Anggota Majelis Tinggi Partai Demokrat, Syarief Hasan melihat bahwa besarnya utang negeri yang dimiliki Indonesia harusnya menjadi prioritas pemerintah untuk dikelola dengan baik sebagaimana janji Pemerintah. “Utang luar negeri yang semakin membludak akan semakin membebani keuangan negara di tengah Pandemi Covid-19 dan akan menimbulkan banyak masalah di bidang ekonomi.”, ungkap Syarief.
Syarief Hasan juga mengingatkan pemerintah terkait rasio utang luar negeri terhadap Gross National Income (GNI) yang telah mencapai 38,64 persen. “PNB Indonesia berkisar Rp 15.779,7 triliun. Dengan Utang Luar Negeri mencapai Rp 6098,2 triliun berarti rasionya berkisar 38,64 persen. Kondisi ini menunjukkan pengelolaan utang Indonesia kurang baik.
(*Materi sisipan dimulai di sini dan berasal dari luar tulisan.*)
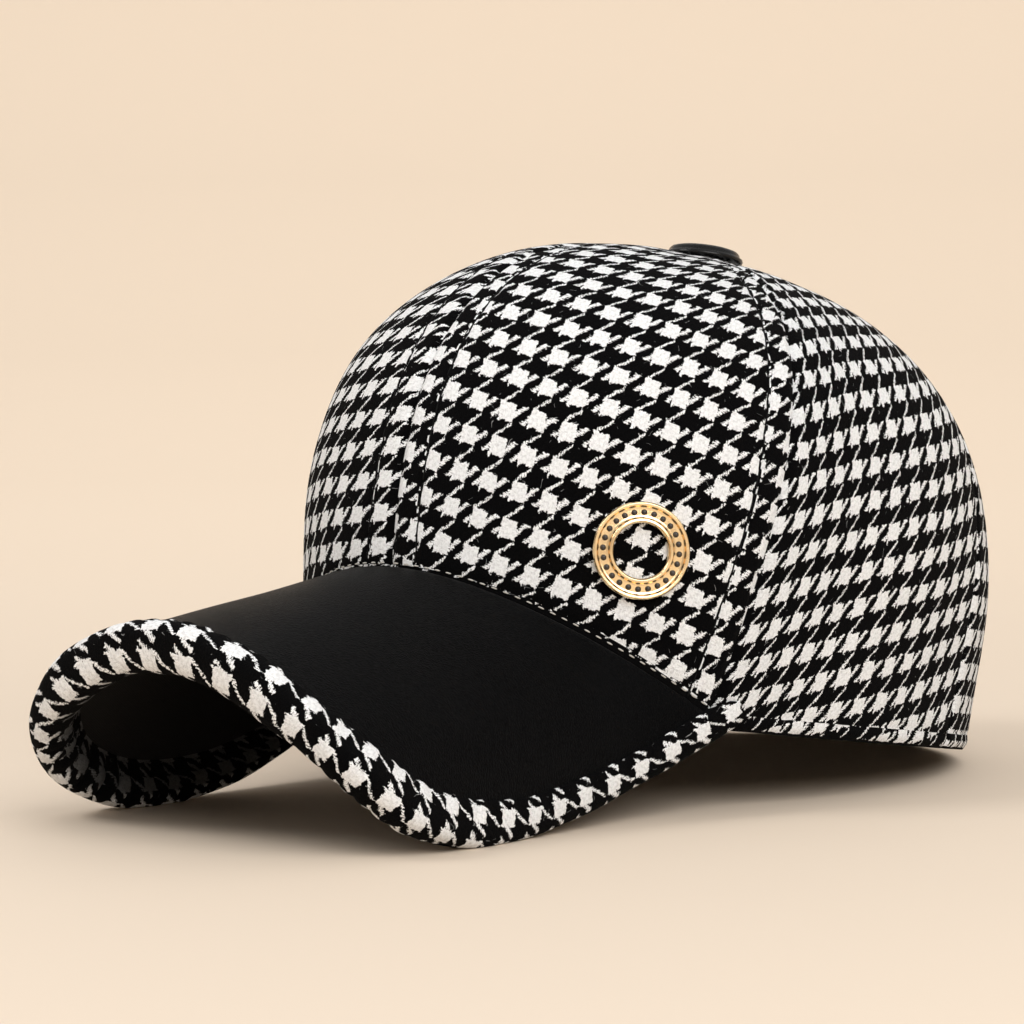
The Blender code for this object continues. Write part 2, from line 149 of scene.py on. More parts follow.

Indikator ini juga menunjukkan kemampuan membayar utang Indonesia semakin memburuk.”, tegas Syarief.
Ia juga menegaskan agar Pemerintah lebih berhati-hati dalam mengelola utang luar negeri. “Rasio utang Indonesia kemungkinan akan naik beberapa tahun mendatang akibat tekanan Pandemi Covid-19. Belanja pemerintah terus meningkat seiring dengan penyusutan penerimaan negara ditambah utang yang semakin membengkak,” jelas Syarief.
Syarief juga menilai alasan Pemerintah menerima pinjaman dari Australia tidak akan menyelesaikan persoalan utama Pandemi Covid-19. “Persoalan utama Pandemi Covid-19, baik kesehatan, ekonomi, maupun sosial bukan terletak pada persoalan dana, tetapi terletak pada persoalan manajemen penanggulangannya,” ungkap Syarief Hasan.
Ia menyebutkan bahwa selama ini, Pemerintah telah mengucurkan dana besar hingga Rp 800 triliun untuk menanggulangi Covid-19 namun tidak membuahkan hasil yang optimal. “Ekonomi Indonesia malah terkontraksi minus dan resesi pertama kali sejak tahun 1999 padahal sudah dikuncurkan dana besar. Ini membuktikan bahwa persoalannya ada pada manajemen penanganan Pandemi dan pengelolaan prioritas Anggaran,” tegas Syarief.
Ia ini menilai bahwa Pemerintah lebih banyak menganggarkan pemulihan ekonomi nasional pada sektor usaha besar, termasuk BUMN. Padahal, kunci penyelesaian persoalan ekonomi terletak pada UMKM dan Koperasi yang selama ini berkontribusi sebesar 63 persen terhadap PDB Indonesia dan menyerap 96 perse tenaga kerja Indonesia. “Pemerintah harus mengoptimalkan penguatan UMKM, koperasi, dan ekonomi grassroot apabila ingin menguatkan ekonomi. Sebab, merekalah tulang punggung ekonomi Indonesia,” tutup Syarief.